Of course the last thing I want is divorce, but part of my makeup is old school and I can't stand by while she dates others. To me if married and even separated, you are still married in the eyes of god, and I'm not super religious, but I still have my core beliefs. What do you think? Was it wrong to say this on my part? I know that was not keeping the path lit back home, but if I go against something I believe in, wouldn't that harm our R even further? Any thoughts appreciated.
I should add, she also said she was lost and confused when she thought about us. She asked me how I knew she was the one for me, because I told her I don't need to date anybody else to know that. I said that I have found myself, know what and who I want. It took some time, but through some work and thought I know she is the one for me. The feelings I have inside are real, because I have had the time to go through them. She just kept saying I don't know what to do. She is looking for help from someone to find the answer, but it has to come from the inside, I didn't say that, but that's how I got to where I am.
I have had people say the same things to me, go on a date, dump her, divorce her, it's all talk from people that are just trying to make me feel better.
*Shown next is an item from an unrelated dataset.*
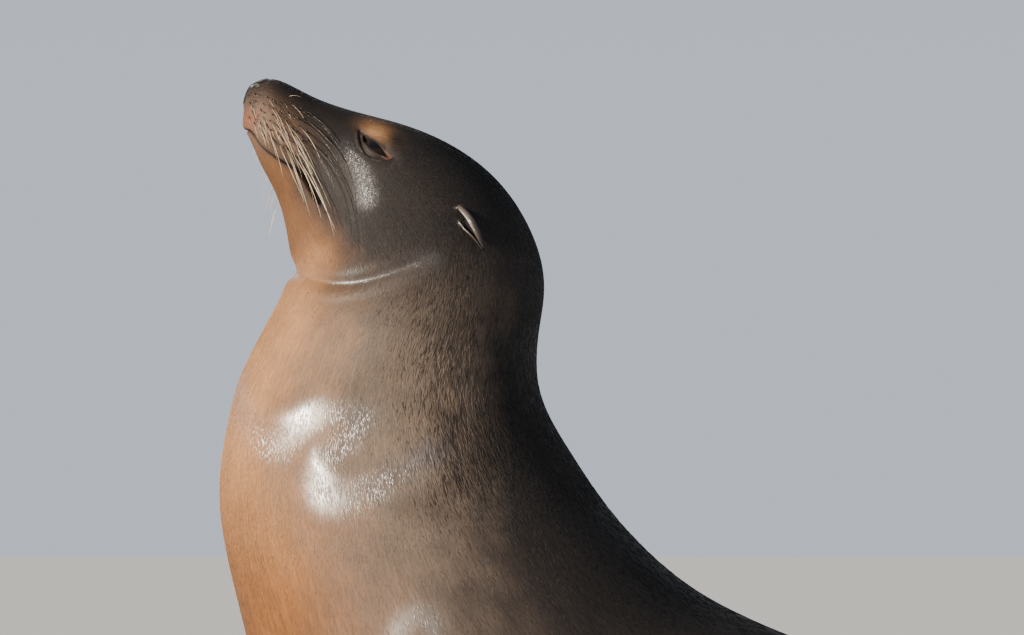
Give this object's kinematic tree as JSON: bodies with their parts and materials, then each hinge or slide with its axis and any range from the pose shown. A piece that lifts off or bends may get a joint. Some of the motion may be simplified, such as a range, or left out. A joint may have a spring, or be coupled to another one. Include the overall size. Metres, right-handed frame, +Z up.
{
  "type": "sea lion",
  "caption": "Adult female California sea lion sitting up on her foreflippers with her head raised, as a still life-size model.",
  "frame": {"origin": "on the floor, under the middle of the animal's whole length and width", "axes": "-Y is the way she faces, +X her left side, +Z up from the floor"},
  "size_m": [0.8342, 1.3, 0.818],
  "materials": {
    "fur": "short sleek wet fur, brown back and tan chest",
    "bare_skin": "bare dark skin of the nose",
    "flipper_skin": "dark leathery flipper skin",
    "eye": "wet dark eyeball",
    "nail": "dark horn nail"
  },
  "bodies": {
    "root": {"head": "fur", "lower_jaw": "fur", "nose": "bare_skin", "neck": "fur", "chest": "fur", "ribcage": "fur", "abdomen": "fur", "rump": "fur", "tail": "fur", "eye_left": "eye", "ear_left": "fur", "foreflipper_left": "flipper_skin", "hindflipper_left": "flipper_skin", "nail_left_1": "nail", "nail_left_2": "nail", "nail_left_3": "nail", "eye_right": "eye", "ear_right": "fur", "foreflipper_right": "flipper_skin", "hindflipper_right": "flipper_skin", "nail_right_1": "nail", "nail_right_2": "nail", "nail_right_3": "nail"}
  },
  "joints": []
}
In the end I have to find the best for me, not someone else's advice. However, here I am stuck in the middle of a storm, the W is the like a hurricane, the eye is pleasant and peaceful, then the outer edges get more and more violent and hurtful. It's good that she said something, but asking me for advice is getting old. She already knows my answer. What do I do, say sure go date, sure just leave your family? It's just not possible!!
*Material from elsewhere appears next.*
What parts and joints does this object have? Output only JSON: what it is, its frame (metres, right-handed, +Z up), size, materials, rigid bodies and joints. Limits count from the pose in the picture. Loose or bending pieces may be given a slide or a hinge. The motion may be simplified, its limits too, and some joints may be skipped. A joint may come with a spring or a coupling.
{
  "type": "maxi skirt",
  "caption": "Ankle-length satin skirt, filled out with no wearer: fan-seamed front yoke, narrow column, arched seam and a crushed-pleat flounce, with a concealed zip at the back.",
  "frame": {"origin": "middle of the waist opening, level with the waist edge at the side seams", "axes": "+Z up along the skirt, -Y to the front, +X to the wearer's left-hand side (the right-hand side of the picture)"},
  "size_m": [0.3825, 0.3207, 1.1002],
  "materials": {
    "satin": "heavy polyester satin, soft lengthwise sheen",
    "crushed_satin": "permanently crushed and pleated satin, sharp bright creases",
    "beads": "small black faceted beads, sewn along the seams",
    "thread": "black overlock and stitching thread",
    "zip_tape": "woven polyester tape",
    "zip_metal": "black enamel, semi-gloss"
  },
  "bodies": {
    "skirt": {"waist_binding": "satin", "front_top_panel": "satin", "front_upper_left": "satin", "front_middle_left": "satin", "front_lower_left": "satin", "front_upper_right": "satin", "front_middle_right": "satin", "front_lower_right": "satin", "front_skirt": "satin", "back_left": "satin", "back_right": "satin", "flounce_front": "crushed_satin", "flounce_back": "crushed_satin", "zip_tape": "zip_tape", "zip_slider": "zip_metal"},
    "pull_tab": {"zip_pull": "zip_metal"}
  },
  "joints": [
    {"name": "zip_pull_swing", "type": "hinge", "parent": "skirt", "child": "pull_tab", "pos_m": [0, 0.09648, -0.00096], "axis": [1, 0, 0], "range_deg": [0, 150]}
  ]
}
She had to say what do I do like 10 times. I mean really asking me of all people. I just want to go to her and say drop all of this. I am here for you and have been, I just needed the time to find myself again. And pull out of the funk I was in. She needs time too, but seems to be taking the time to get 40 different people to help with all different opinions. I did have to call her that night too, tornado warnings around her area, and she had the kids and was freaking out about what to do. I was more interested in my kids welfare at that time, but again I bit and she just has me by the shorts. So hard to not break down right now. Ugh!!!
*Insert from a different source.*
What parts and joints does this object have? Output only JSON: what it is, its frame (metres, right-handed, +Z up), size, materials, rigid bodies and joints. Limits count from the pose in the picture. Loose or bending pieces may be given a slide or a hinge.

Roid stick to your core beliefs..at one time our WAW's felt the same, now my W says marriage is just a piece of paper???? You are still married, to date someone else to see if their is anything left in a marriage is complete B.S in my opinion. But remember that your W is also very hurt and confused right now, she is vulnerable to others opinions.
Me: 42 W: 39 D: 2 age 6 and 9 D-Day: Dec 29 13 Seperated: 3/20/14 Mediation retainer : 5/20/14 She filed: 06/25/14
I know, the other opinion things is very true. I just know it's a thin line on whether to say the D word. And I feel bad for saying it, but if that's the way she wants it, do I want that in my life still. Thanks for the comments.
One thing is, why does she keep asking me for what to do? I know I was her support system, but now of all times to ask me that question. Weird out sometimes. I did get upset with my own mother yesterday. My Wife came from D family, and had it fairly rough long story just believe me. My mother thinks that since her father is fairly wealthy, makes a very good living, that she had things and that's part of it. I actually stood up for my wife and said listen just because they had money doesn't mean it wasn't rough. I am tired of hearing that, says it often, I told her that was the last time I wanted to hear it period. Things like that just don't help in the end.
The sad thing is that my folks are just very opinionated and love her to death. But you wouldn't know it sometimes lol!!!
If dating is your dealbreaker with WAW. Then that's your dealbreaker.
Only you know what you can and can't tolerate. Stand firm in your beliefs but know that you may change your mind once confronted with something you never expected.
Ive seen so many people here say cheating is an absolute dealbreaker. Then it happens and they continue DB'ing. Some of them even R with their WAS and end up better than ever.